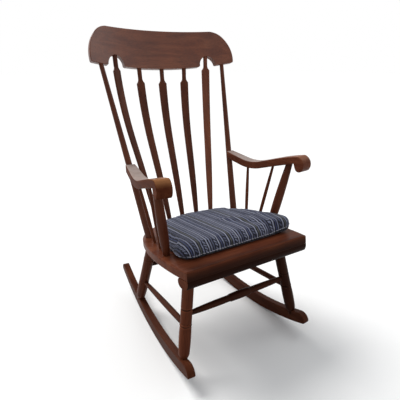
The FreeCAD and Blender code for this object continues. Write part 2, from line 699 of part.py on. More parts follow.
def build():
    parts = {"seat_board": make_seat(), "crest_rail": make_crest()}
    parts["seat_front_roll"] = make_roll()
    parts["rocker_right"] = make_rocker()
    add_leg(parts, "leg_front_right", FRONT_LEG, [(FRONT_GROOVE_Z, groove), (FRONT_BEAD_Z, bead)])
    add_leg(parts, "leg_rear_right", REAR_LEG, [(REAR_BEAD_Z, bead), (REAR_GROOVE_Z, groove)])
    add_back_post(parts)
    for number, (foot, top) in enumerate(zip(SPINDLE_BASES, SPINDLE_TOPS)):
        add_spindle(parts, number, foot, top)
    add_arm(parts)
    add_side_stretcher(parts)
    add_cross_stretcher(parts, "front_stretcher", "leg_front_right", FRONT_LEG, FRONT_STRETCHER_Z)
    add_cross_stretcher(parts, "rear_stretcher", "leg_rear_right", REAR_LEG, REAR_STRETCHER_Z)
    parts["seat_cushion"] = make_cushion()
    for name in [n for n in parts if n.endswith("_right")]:
        parts[name.replace("_right", "_left")] = mirrored(parts[name])
    return parts


def main():
    parts = build()
    box = Part.makeCompound(list(parts.values())).optimalBoundingBox(False, False)
    shift = V(-(box.XMin + box.XMax) / 2.0, -(box.YMin + box.YMax) / 2.0, -box.ZMin)
    print("shift", round(shift.x, 3), round(shift.y, 3), round(shift.z, 3))
    print("size", round(box.XLength, 1), round(box.YLength, 1), round(box.ZLength, 1))
    os.makedirs("parts", exist_ok=True)
    for name, shape in parts.items():
        shape.translate(shift)
        shape.exportStep("parts/%s.step" % name)
        print(name, len(shape.Solids), shape.isValid(), round(shape.Volume / 1000.0, 1))


main()
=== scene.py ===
import math

import bmesh
import bpy
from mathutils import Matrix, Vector
from mathutils.bvhtree import BVHTree


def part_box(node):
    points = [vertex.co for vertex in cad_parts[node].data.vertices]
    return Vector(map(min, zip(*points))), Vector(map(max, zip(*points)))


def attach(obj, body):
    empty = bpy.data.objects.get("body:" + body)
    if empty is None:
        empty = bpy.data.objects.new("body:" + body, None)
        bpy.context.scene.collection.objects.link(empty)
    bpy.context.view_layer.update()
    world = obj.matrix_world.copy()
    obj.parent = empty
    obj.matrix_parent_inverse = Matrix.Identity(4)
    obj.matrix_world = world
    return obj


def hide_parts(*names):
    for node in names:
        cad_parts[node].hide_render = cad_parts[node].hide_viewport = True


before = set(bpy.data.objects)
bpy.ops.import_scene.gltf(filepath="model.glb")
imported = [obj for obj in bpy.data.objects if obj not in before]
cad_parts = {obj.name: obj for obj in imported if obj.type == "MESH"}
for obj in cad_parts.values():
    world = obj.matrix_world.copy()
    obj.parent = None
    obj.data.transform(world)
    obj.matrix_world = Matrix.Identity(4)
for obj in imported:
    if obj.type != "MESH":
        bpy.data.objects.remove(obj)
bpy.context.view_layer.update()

# The part's frame is the design frame moved by this much to the front, in metres.
ORIGIN_Y = 0.315048
SEAT_FRONT_Z = 0.425
SEAT_TILT = math.atan(0.127)    # the seat falls by this slope towards its rear
ASIDE = 0.007                   # the cushion lies this much to the right

# photograph's camera: place and way in the design frame, sensor width and lens in millimetres
CAMERA_AT = (-0.7111, -0.8390, 1.0053)
CAMERA_WAY = (0.4903, 0.8013, -0.3427)
SENSOR, LENS = 36.0, 32.62


def nodes_of(owner):
    """Empty node tree of a material or of the world."""
    owner.use_nodes = True
    owner.node_tree.nodes.clear()
    return owner.node_tree


def add(tree, kind, inputs=None, **settings):
    """One shader node; an input takes a plain value or another node's output."""
    node = tree.nodes.new(kind)
    for name, value in settings.items():
        setattr(node, name, value)
    for name, value in (inputs or {}).items():
        socket = node.inputs[name]
        if isinstance(value, bpy.types.NodeSocket):
            tree.links.new(value, socket)
        else:
            socket.default_value = value
    return node


def end_with(tree, shader, kind="ShaderNodeOutputMaterial"):
    tree.links.new(shader.outputs[0], add(tree, kind).inputs["Surface"])


def reckon(tree, operation, *values):
    """One step of arithmetic on outputs and plain values."""
    return add(tree, "ShaderNodeMath", dict(enumerate(values)), operation=operation).outputs[0]


def parts_of(tree, vector):
    return add(tree, "ShaderNodeSeparateXYZ", {"Vector": vector}).outputs


def ramp(tree, factor, stops, mode="LINEAR"):
    """Colours along a factor, as (position, (r, g, b)) stops."""
    node = add(tree, "ShaderNodeValToRGB", {"Fac": factor})
    node.color_ramp.interpolation = mode
    points = node.color_ramp.elements
    while len(points) < len(stops):
        points.new(0.5)
    for point, (place, colour) in zip(points, stops):
        point.position = place
        point.color = (*colour, 1.0)
    return node.outputs["Color"]


def greys(*stops):
    """Stops of a ramp in grey, from (position, value) pairs."""
    return [(place, (value, value, value)) for place, value in stops]


# numbers of a Mix node's sockets for two colours and their mixture
UNDER, OVER, MIXTURE = 6, 7, 2


def mix(tree, way, factor, under, over):
    """Two colours mixed; the second may be a plain (r, g, b)."""
    node = add(tree, "ShaderNodeMix", {"Factor": factor}, data_type="RGBA", blend_type=way)
    tree.links.new(under, node.inputs[UNDER])
    if isinstance(over, bpy.types.NodeSocket):
        tree.links.new(over, node.inputs[OVER])
    else:
        node.inputs[OVER].default_value = (*over, 1.0)
    return node.outputs[MIXTURE]


def shade(tree, colour, shadow, share=1.0):
    return mix(tree, "MULTIPLY", share, colour, shadow)


def spread(tree, value, low, high, start=0.3, end=0.7):
    """A value from start to end made into one from low to high, and held there beyond them."""
    node = add(tree, "ShaderNodeMapRange", {"Value": value, "From Min": start, "From Max": end,
                                            "To Min": low, "To Max": high})
    return node.outputs["Result"]


def noise(tree, vector, scale, detail=2.0, distortion=0.0):
    node = add(tree, "ShaderNodeTexNoise", {"Vector": vector, "Scale": scale, "Detail": detail,
                                            "Distortion": distortion})
    return node.outputs["Fac"]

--

Reproduce all of the material above word for word.

- [FULL OUTPUT]:
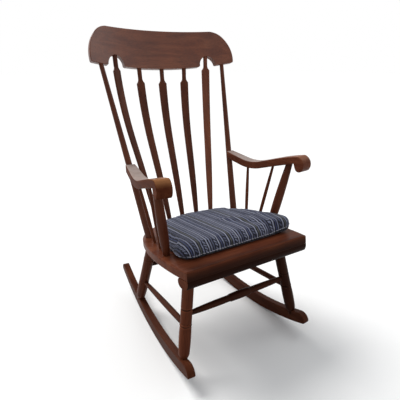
The FreeCAD and Blender code for this object continues. Write part 2, from line 699 of part.py on. More parts follow.
def build():
    parts = {"seat_board": make_seat(), "crest_rail": make_crest()}
    parts["seat_front_roll"] = make_roll()
    parts["rocker_right"] = make_rocker()
    add_leg(parts, "leg_front_right", FRONT_LEG, [(FRONT_GROOVE_Z, groove), (FRONT_BEAD_Z, bead)])
    add_leg(parts, "leg_rear_right", REAR_LEG, [(REAR_BEAD_Z, bead), (REAR_GROOVE_Z, groove)])
    add_back_post(parts)
    for number, (foot, top) in enumerate(zip(SPINDLE_BASES, SPINDLE_TOPS)):
        add_spindle(parts, number, foot, top)
    add_arm(parts)
    add_side_stretcher(parts)
    add_cross_stretcher(parts, "front_stretcher", "leg_front_right", FRONT_LEG, FRONT_STRETCHER_Z)
    add_cross_stretcher(parts, "rear_stretcher", "leg_rear_right", REAR_LEG, REAR_STRETCHER_Z)
    parts["seat_cushion"] = make_cushion()
    for name in [n for n in parts if n.endswith("_right")]:
        parts[name.replace("_right", "_left")] = mirrored(parts[name])
    return parts


def main():
    parts = build()
    box = Part.makeCompound(list(parts.values())).optimalBoundingBox(False, False)
    shift = V(-(box.XMin + box.XMax) / 2.0, -(box.YMin + box.YMax) / 2.0, -box.ZMin)
    print("shift", round(shift.x, 3), round(shift.y, 3), round(shift.z, 3))
    print("size", round(box.XLength, 1), round(box.YLength, 1), round(box.ZLength, 1))
    os.makedirs("parts", exist_ok=True)
    for name, shape in parts.items():
        shape.translate(shift)
        shape.exportStep("parts/%s.step" % name)
        print(name, len(shape.Solids), shape.isValid(), round(shape.Volume / 1000.0, 1))


main()
=== scene.py ===
import math

import bmesh
import bpy
from mathutils import Matrix, Vector
from mathutils.bvhtree import BVHTree


def part_box(node):
    points = [vertex.co for vertex in cad_parts[node].data.vertices]
    return Vector(map(min, zip(*points))), Vector(map(max, zip(*points)))


def attach(obj, body):
    empty = bpy.data.objects.get("body:" + body)
    if empty is None:
        empty = bpy.data.objects.new("body:" + body, None)
        bpy.context.scene.collection.objects.link(empty)
    bpy.context.view_layer.update()
    world = obj.matrix_world.copy()
    obj.parent = empty
    obj.matrix_parent_inverse = Matrix.Identity(4)
    obj.matrix_world = world
    return obj


def hide_parts(*names):
    for node in names:
        cad_parts[node].hide_render = cad_parts[node].hide_viewport = True


before = set(bpy.data.objects)
bpy.ops.import_scene.gltf(filepath="model.glb")
imported = [obj for obj in bpy.data.objects if obj not in before]
cad_parts = {obj.name: obj for obj in imported if obj.type == "MESH"}
for obj in cad_parts.values():
    world = obj.matrix_world.copy()
    obj.parent = None
    obj.data.transform(world)
    obj.matrix_world = Matrix.Identity(4)
for obj in imported:
    if obj.type != "MESH":
        bpy.data.objects.remove(obj)
bpy.context.view_layer.update()

# The part's frame is the design frame moved by this much to the front, in metres.
ORIGIN_Y = 0.315048
SEAT_FRONT_Z = 0.425
SEAT_TILT = math.atan(0.127)    # the seat falls by this slope towards its rear
ASIDE = 0.007                   # the cushion lies this much to the right

# photograph's camera: place and way in the design frame, sensor width and lens in millimetres
CAMERA_AT = (-0.7111, -0.8390, 1.0053)
CAMERA_WAY = (0.4903, 0.8013, -0.3427)
SENSOR, LENS = 36.0, 32.62


def nodes_of(owner):
    """Empty node tree of a material or of the world."""
    owner.use_nodes = True
    owner.node_tree.nodes.clear()
    return owner.node_tree


def add(tree, kind, inputs=None, **settings):
    """One shader node; an input takes a plain value or another node's output."""
    node = tree.nodes.new(kind)
    for name, value in settings.items():
        setattr(node, name, value)
    for name, value in (inputs or {}).items():
        socket = node.inputs[name]
        if isinstance(value, bpy.types.NodeSocket):
            tree.links.new(value, socket)
        else:
            socket.default_value = value
    return node


def end_with(tree, shader, kind="ShaderNodeOutputMaterial"):
    tree.links.new(shader.outputs[0], add(tree, kind).inputs["Surface"])


def reckon(tree, operation, *values):
    """One step of arithmetic on outputs and plain values."""
    return add(tree, "ShaderNodeMath", dict(enumerate(values)), operation=operation).outputs[0]


def parts_of(tree, vector):
    return add(tree, "ShaderNodeSeparateXYZ", {"Vector": vector}).outputs


def ramp(tree, factor, stops, mode="LINEAR"):
    """Colours along a factor, as (position, (r, g, b)) stops."""
    node = add(tree, "ShaderNodeValToRGB", {"Fac": factor})
    node.color_ramp.interpolation = mode
    points = node.color_ramp.elements
    while len(points) < len(stops):
        points.new(0.5)
    for point, (place, colour) in zip(points, stops):
        point.position = place
        point.color = (*colour, 1.0)
    return node.outputs["Color"]


def greys(*stops):
    """Stops of a ramp in grey, from (position, value) pairs."""
    return [(place, (value, value, value)) for place, value in stops]


# numbers of a Mix node's sockets for two colours and their mixture
UNDER, OVER, MIXTURE = 6, 7, 2


def mix(tree, way, factor, under, over):
    """Two colours mixed; the second may be a plain (r, g, b)."""
    node = add(tree, "ShaderNodeMix", {"Factor": factor}, data_type="RGBA", blend_type=way)
    tree.links.new(under, node.inputs[UNDER])
    if isinstance(over, bpy.types.NodeSocket):
        tree.links.new(over, node.inputs[OVER])
    else:
        node.inputs[OVER].default_value = (*over, 1.0)
    return node.outputs[MIXTURE]


def shade(tree, colour, shadow, share=1.0):
    return mix(tree, "MULTIPLY", share, colour, shadow)


def spread(tree, value, low, high, start=0.3, end=0.7):
    """A value from start to end made into one from low to high, and held there beyond them."""
    node = add(tree, "ShaderNodeMapRange", {"Value": value, "From Min": start, "From Max": end,
                                            "To Min": low, "To Max": high})
    return node.outputs["Result"]


def noise(tree, vector, scale, detail=2.0, distortion=0.0):
    node = add(tree, "ShaderNodeTexNoise", {"Vector": vector, "Scale": scale, "Detail": detail,
                                            "Distortion": distortion})
    return node.outputs["Fac"]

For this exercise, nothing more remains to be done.